The request: Beginning with the first line of the data below, extract each line up to and including the one containing "return g.between(n.carved, grain(*turned), grain(*reeded))". Copy them exactly and add nothing.

Dataset content:
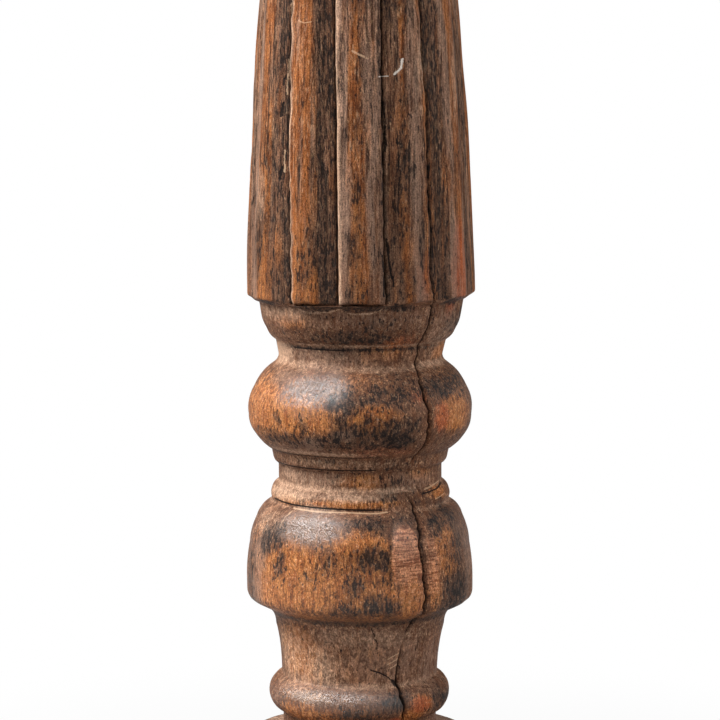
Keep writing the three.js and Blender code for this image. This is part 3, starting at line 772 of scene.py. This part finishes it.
def wood_noises(g, grain_axis):
    """The wood's patterns. Most are short on turned wood and long on reeded wood."""
    n = SimpleNamespace(carved=g.attribute("carved"), gloss=g.attribute("gloss"))

    def grain(across, along, detail, roughness):
        sizes = [across] * 3
        sizes[grain_axis] = along
        return g.stretched_noise(sizes, detail, roughness)

    def by_place(turned, reeded):
        return g.between(n.carved, grain(*turned), grain(*reeded))

    n.fibre = by_place((0.6, 1.5, 5, 0.75), (0.5, 8, 5, 0.78))
    n.thread = by_place((0.9, 9, 4, 0.7), (0.8, 34, 4, 0.65))
    n.mottle = by_place((1.5, 2.0, 5, 0.75), (1.3, 4, 5, 0.78))
    n.blotch = by_place((5.5, 7, 4, 0.65), (3.4, 15, 4, 0.65))
    n.fleck = by_place((1.0, 2.2, 3, 0.6), (0.7, 3.4, 3, 0.6))
    n.pit = by_place((0.5, 0.9, 2, 0.6), (0.4, 2.6, 2, 0.6))
    n.streak = grain(2.6, 48, 3, 0.6)
    n.grit = grain(0.34, 0.5, 1, 0.5)
    n.vein = grain(2.4, 46, 2, 0.5)
    n.ridge = grain(1.7, 26, 2, 0.5)
    n.ragged = g.blend_of((n.fibre, 0.25), (n.thread, 0.35), (n.mottle, 0.2), (n.blotch, 0.2))
    n.cloudy = g.blend_of((n.fibre, 0.2), (n.thread, 0.1), (n.mottle, 0.3), (n.blotch, 0.4))
    n.tone = g.blend_of((n.mottle, 0.35), (n.blotch, 0.35), (n.thread, 0.3))
    return n


def wood_masks(g, n):
    """Where the wood is rubbed, dirty or dusty, where shade and highlights are painted on, and where a
    thin line follows its grain: dark seams, and pale crests that are painted highlights.
    """

    def grain_line(pattern, width, presence, amount):
        gap = g.math("ABSOLUTE", g.math("SUBTRACT", pattern, 0.5))
        line = g.times(g.remap(gap, width, width * 4, 1, 0), presence)
        return g.times(line, g.times(n.carved, amount))

    dark_amount = g.math("MINIMUM", g.attribute("dark"), 0.7)
    stain = g.blend_of((n.fleck, 1), (dark_amount, 0.23), (n.blotch, 0.22), (n.carved, -0.02))
    dusty = g.blend_of((n.pit, 0.35), (n.mottle, 0.65))
    return SimpleNamespace(
        rubbed=g.cover(g.attribute("orange"), n.ragged, 4.4, 0.32),
        red=g.cover(g.attribute("red"), n.ragged, 3, 0.25),
        grey=g.cover(g.attribute("grey"), n.ragged, 4.0, 0.35),
        grime_and_shade=g.cover(g.attribute("dark"), n.cloudy, 4.2, 0.34),
        knot=g.cover(g.attribute("knot"), n.cloudy, 3.2, 0.5),
        dust_and_highlight=g.cover(g.attribute("dust_and_highlight"), dusty, 2.1, 0.5),
        specks=g.remap(stain, 0.735, 0.8),
        seam=grain_line(n.vein, 0.002, g.remap(n.blotch, 0.46, 0.56), 0.8),
        # crest: pale lines along the grain, painted highlights like the lit edges of fibres.
        crest=grain_line(n.ridge, 0.003, g.remap(n.mottle, 0.46, 0.6), 0.55),
    )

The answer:
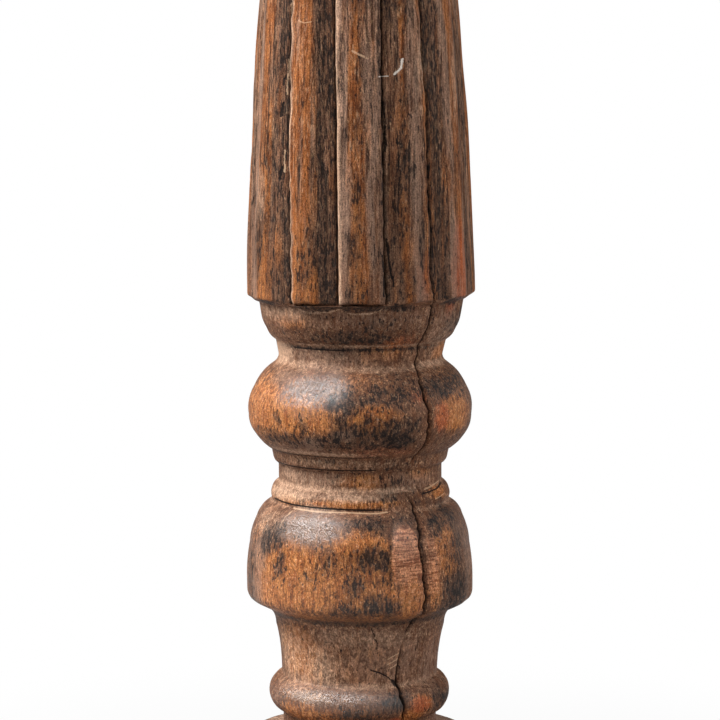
Keep writing the three.js and Blender code for this image. This is part 3, starting at line 772 of scene.py. This part finishes it.
def wood_noises(g, grain_axis):
    """The wood's patterns. Most are short on turned wood and long on reeded wood."""
    n = SimpleNamespace(carved=g.attribute("carved"), gloss=g.attribute("gloss"))

    def grain(across, along, detail, roughness):
        sizes = [across] * 3
        sizes[grain_axis] = along
        return g.stretched_noise(sizes, detail, roughness)

    def by_place(turned, reeded):
        return g.between(n.carved, grain(*turned), grain(*reeded))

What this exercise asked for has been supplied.